What is wanted is an exact restatement of the lines from the one with "Keep writing the" through the one with "bow_sweep = 180", both included, and of no other lines.

## A block of data
==*==

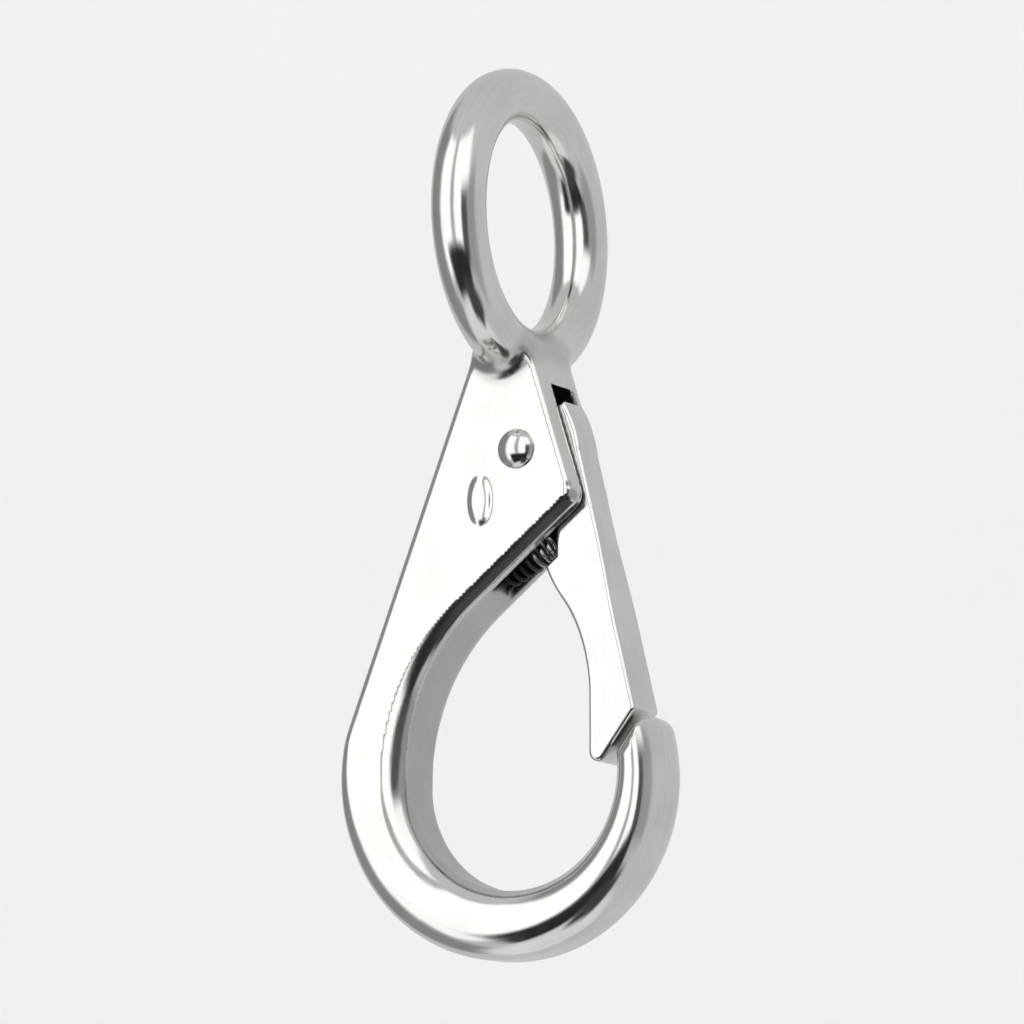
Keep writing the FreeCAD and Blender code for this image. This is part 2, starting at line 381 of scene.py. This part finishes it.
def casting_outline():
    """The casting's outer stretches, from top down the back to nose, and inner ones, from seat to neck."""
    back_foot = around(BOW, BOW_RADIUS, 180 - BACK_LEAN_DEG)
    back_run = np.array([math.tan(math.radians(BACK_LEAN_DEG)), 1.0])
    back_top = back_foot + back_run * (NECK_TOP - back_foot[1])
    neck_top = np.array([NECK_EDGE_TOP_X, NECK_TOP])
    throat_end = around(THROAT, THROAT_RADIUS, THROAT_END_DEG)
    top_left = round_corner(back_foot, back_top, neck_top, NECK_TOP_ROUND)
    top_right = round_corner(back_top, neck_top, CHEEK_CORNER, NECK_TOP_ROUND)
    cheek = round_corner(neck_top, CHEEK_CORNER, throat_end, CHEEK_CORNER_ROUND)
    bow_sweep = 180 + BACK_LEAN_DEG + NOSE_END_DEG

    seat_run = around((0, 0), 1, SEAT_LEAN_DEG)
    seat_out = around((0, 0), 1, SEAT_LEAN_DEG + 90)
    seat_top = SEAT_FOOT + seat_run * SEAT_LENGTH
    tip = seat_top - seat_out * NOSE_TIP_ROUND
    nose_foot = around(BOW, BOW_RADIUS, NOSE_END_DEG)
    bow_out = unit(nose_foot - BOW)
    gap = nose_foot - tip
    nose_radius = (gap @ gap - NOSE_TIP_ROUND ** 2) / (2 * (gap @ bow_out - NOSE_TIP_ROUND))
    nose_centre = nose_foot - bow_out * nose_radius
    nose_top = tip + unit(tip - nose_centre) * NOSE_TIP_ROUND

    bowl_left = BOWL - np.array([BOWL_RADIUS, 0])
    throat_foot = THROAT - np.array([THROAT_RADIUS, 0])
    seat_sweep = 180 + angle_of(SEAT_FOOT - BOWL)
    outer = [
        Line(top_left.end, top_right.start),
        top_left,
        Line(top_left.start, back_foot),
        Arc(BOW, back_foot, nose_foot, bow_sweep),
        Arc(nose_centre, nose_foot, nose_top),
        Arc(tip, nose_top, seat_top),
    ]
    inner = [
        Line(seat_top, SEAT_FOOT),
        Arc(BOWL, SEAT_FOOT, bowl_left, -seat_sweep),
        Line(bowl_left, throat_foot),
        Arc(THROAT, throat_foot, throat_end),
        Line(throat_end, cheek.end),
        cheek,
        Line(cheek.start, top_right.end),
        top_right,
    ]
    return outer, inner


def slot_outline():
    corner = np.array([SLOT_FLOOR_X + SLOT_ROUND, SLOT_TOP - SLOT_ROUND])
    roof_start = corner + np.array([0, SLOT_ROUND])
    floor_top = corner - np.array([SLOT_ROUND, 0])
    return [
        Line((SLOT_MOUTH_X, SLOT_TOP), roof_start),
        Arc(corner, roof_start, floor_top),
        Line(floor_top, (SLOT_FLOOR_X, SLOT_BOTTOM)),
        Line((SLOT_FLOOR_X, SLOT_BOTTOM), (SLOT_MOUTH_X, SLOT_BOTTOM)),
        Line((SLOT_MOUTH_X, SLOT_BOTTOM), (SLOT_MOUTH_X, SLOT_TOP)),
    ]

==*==

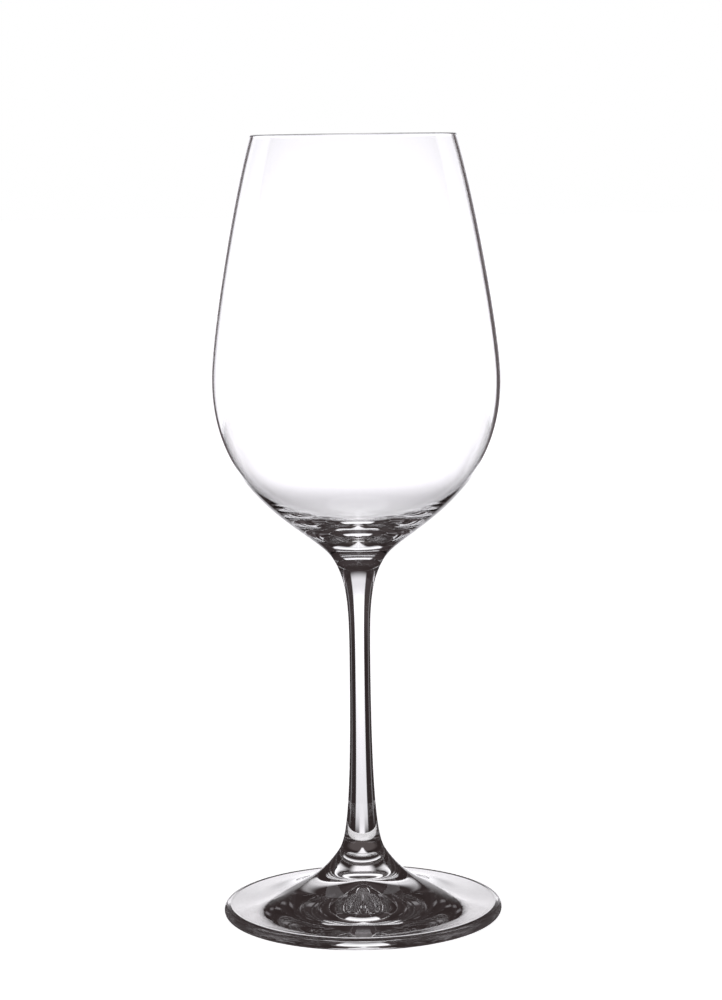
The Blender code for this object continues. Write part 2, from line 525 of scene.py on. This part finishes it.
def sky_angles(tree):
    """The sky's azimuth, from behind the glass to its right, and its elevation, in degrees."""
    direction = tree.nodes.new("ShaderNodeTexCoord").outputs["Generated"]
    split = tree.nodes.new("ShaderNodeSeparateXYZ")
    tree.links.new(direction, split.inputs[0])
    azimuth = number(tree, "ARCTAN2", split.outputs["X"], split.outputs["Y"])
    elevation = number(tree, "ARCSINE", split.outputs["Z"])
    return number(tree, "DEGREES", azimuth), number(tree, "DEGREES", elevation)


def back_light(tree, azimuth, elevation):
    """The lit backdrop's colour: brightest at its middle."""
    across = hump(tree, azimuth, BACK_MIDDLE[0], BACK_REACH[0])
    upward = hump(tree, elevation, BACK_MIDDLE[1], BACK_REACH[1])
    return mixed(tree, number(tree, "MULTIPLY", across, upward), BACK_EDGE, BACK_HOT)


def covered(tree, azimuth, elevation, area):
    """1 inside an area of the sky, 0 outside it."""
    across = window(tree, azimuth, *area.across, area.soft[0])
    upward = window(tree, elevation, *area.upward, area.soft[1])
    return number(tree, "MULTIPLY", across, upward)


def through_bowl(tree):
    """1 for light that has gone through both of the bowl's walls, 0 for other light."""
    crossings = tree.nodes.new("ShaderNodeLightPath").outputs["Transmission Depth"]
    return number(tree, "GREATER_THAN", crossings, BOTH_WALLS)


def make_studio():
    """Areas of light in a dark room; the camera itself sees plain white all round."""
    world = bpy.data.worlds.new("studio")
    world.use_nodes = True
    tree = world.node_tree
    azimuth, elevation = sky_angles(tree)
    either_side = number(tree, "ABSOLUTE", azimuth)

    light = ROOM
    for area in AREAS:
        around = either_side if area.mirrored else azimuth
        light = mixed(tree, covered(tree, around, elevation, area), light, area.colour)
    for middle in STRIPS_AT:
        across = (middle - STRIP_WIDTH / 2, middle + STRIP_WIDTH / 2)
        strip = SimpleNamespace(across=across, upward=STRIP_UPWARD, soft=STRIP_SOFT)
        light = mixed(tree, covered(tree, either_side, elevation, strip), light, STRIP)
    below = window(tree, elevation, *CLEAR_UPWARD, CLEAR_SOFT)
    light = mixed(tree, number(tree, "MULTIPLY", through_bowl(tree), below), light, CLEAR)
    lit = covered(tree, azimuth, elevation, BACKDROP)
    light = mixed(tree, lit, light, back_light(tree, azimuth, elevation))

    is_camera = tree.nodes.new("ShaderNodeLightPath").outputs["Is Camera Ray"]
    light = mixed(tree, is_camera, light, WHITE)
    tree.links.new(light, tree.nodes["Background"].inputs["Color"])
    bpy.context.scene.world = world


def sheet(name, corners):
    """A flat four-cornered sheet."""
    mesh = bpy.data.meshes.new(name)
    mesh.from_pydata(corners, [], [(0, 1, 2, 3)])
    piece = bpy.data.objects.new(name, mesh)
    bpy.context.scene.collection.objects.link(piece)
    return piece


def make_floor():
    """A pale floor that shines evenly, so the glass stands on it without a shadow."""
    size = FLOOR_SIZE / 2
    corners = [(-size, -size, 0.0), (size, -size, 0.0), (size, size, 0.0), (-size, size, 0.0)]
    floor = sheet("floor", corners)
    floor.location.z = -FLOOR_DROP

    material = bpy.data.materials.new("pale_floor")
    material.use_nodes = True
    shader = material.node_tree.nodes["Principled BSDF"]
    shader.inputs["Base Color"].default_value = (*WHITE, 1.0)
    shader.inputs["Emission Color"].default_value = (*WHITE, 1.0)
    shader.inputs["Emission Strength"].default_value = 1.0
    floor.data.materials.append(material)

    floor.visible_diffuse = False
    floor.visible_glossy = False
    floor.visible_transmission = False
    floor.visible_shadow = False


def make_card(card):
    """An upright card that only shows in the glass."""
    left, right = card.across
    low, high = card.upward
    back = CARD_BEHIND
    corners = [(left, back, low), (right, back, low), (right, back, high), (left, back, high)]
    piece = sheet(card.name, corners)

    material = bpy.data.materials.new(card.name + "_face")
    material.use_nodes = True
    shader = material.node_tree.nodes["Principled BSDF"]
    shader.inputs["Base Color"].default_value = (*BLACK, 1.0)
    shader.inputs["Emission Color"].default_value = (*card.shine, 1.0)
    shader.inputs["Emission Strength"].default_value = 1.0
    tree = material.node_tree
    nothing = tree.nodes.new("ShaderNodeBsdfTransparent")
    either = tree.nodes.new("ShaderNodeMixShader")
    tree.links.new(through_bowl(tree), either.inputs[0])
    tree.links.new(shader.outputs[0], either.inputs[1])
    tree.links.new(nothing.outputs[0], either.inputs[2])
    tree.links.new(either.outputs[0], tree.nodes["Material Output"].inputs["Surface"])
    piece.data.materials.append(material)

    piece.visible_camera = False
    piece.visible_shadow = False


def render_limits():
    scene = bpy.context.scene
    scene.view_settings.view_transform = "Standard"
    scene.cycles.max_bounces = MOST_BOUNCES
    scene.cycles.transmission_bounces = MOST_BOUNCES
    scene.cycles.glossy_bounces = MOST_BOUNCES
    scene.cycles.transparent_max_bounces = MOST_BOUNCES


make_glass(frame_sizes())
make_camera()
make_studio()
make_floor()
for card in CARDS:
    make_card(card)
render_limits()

==*==

## RESULT FOR THIS TASK
Keep writing the FreeCAD and Blender code for this image. This is part 2, starting at line 381 of scene.py. This part finishes it.
def casting_outline():
    """The casting's outer stretches, from top down the back to nose, and inner ones, from seat to neck."""
    back_foot = around(BOW, BOW_RADIUS, 180 - BACK_LEAN_DEG)
    back_run = np.array([math.tan(math.radians(BACK_LEAN_DEG)), 1.0])
    back_top = back_foot + back_run * (NECK_TOP - back_foot[1])
    neck_top = np.array([NECK_EDGE_TOP_X, NECK_TOP])
    throat_end = around(THROAT, THROAT_RADIUS, THROAT_END_DEG)
    top_left = round_corner(back_foot, back_top, neck_top, NECK_TOP_ROUND)
    top_right = round_corner(back_top, neck_top, CHEEK_CORNER, NECK_TOP_ROUND)
    cheek = round_corner(neck_top, CHEEK_CORNER, throat_end, CHEEK_CORNER_ROUND)
    bow_sweep = 180 + BACK_LEAN_DEG + NOSE_END_DEG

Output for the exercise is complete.